An Israeli military statement said: “Israeli Air Forice aircraft targeted a rocket launching site in the northern Gaza Strip. In addition, tank shells were fired towards terrorist targets in the Gaza Strip. Hits were confirmed.”
Two loud explosions also shook Gaza City shortly after the attack that killed the Hamas gunman, but no casualties had been reported.
Palestinian negotiator Saeb Erakat said Israel “bears full responsibility for what happens to our people in Gaza.”
Robert Serry, the UN’s peace envoy, deplored the escalation, calling on all parties to exercise utmost restraint.
Blockade-busting bid
Meanwhile, Israel on Wednesday expelled 15 international activists who had tried and failed to reach Gaza by boat at the weekend in a bid to breach the maritime blockade on the territories, a spokeswoman for Israel’s immigration service said.
“Fifteen foreign activists were expelled. Only two Norwegians are still in detention and awaiting expulsion,” Sabine Hadad told the AFP news agency.

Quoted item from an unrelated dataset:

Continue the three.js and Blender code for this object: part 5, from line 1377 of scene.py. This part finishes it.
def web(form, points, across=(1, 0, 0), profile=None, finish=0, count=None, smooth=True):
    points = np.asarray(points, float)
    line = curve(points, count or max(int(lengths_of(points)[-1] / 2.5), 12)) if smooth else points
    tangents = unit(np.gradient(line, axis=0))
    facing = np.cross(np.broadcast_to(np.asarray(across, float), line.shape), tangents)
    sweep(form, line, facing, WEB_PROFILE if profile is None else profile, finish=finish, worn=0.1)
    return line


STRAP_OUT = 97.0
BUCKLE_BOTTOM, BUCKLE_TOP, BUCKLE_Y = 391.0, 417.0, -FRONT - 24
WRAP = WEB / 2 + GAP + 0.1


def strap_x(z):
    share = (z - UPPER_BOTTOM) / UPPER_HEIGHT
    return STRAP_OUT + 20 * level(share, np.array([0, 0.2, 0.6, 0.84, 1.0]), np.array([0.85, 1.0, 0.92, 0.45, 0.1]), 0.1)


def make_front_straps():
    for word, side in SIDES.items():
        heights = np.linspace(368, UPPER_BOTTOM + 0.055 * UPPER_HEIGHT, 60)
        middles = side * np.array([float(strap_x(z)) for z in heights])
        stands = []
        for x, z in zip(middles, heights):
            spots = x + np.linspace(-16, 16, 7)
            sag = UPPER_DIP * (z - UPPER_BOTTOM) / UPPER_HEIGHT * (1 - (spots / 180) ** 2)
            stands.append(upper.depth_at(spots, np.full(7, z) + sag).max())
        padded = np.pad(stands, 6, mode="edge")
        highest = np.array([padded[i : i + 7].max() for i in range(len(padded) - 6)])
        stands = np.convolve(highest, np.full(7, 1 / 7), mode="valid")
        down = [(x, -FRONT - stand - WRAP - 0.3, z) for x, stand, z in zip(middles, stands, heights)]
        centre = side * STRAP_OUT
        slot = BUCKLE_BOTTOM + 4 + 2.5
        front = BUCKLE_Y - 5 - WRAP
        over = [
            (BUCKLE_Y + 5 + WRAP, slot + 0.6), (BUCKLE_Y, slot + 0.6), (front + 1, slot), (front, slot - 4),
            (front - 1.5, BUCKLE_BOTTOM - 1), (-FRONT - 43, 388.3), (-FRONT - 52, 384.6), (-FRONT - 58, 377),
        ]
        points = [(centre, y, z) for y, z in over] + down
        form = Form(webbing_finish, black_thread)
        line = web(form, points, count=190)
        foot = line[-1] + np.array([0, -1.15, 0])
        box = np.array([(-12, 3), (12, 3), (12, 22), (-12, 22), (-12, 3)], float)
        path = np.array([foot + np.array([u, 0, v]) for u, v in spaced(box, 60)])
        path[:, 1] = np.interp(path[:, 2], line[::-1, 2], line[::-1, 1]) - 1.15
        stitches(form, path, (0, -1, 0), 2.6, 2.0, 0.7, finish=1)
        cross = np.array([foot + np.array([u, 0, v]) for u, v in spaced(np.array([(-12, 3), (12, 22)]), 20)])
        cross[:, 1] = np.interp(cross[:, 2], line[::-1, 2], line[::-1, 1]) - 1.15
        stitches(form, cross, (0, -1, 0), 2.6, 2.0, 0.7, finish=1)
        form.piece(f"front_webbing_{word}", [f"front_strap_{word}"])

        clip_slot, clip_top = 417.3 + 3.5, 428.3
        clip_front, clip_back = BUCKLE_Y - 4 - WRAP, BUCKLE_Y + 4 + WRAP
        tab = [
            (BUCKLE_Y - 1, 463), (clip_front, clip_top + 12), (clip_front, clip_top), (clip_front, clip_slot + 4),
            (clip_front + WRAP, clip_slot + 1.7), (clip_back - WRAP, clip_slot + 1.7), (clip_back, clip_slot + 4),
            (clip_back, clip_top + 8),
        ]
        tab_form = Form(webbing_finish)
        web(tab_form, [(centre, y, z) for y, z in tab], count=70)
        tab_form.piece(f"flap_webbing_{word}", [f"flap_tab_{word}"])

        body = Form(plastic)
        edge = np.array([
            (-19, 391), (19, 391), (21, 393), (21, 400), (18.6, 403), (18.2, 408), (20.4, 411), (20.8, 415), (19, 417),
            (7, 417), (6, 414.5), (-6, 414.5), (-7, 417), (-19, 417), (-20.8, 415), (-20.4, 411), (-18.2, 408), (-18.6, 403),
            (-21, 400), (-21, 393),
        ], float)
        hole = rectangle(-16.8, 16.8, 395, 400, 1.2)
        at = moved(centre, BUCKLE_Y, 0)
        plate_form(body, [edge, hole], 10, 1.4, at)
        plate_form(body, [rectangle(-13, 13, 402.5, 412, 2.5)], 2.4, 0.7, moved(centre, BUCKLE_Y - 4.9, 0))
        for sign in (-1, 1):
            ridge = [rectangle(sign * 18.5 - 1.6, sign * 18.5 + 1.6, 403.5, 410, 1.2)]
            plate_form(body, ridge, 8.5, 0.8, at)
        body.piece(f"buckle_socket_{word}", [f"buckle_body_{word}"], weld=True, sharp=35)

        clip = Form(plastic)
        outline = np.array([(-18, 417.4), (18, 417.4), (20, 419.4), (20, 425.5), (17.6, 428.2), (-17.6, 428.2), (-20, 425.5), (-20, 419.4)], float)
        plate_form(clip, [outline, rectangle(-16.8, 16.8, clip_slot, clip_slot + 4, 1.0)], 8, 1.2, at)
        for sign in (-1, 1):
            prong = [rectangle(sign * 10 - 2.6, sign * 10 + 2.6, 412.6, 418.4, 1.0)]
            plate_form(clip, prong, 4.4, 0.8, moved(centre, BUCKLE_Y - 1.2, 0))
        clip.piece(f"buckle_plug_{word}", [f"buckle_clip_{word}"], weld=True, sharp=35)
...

There were 30 pro-Palestinian activists and parliamentarians on board the Finnish-flagged Estelle which was intercepted by the Israeli navy on Saturday in international waters some 38 nautical miles off the 45km-long Gaza Strip.
Of that number, three were Israelis and 27 were foreign nationals. Ten were sent home on Sunday and Monday.
Among those on board were 79-year-old Canadian and former lawmaker Jim Manly, as well as five members of parliament from Norway, Sweden, Spain and Greece.
Israel says its blockade of the Gaza Strip is necessary to prevent weapons from entering the coastal territory, home to 1.6 million people.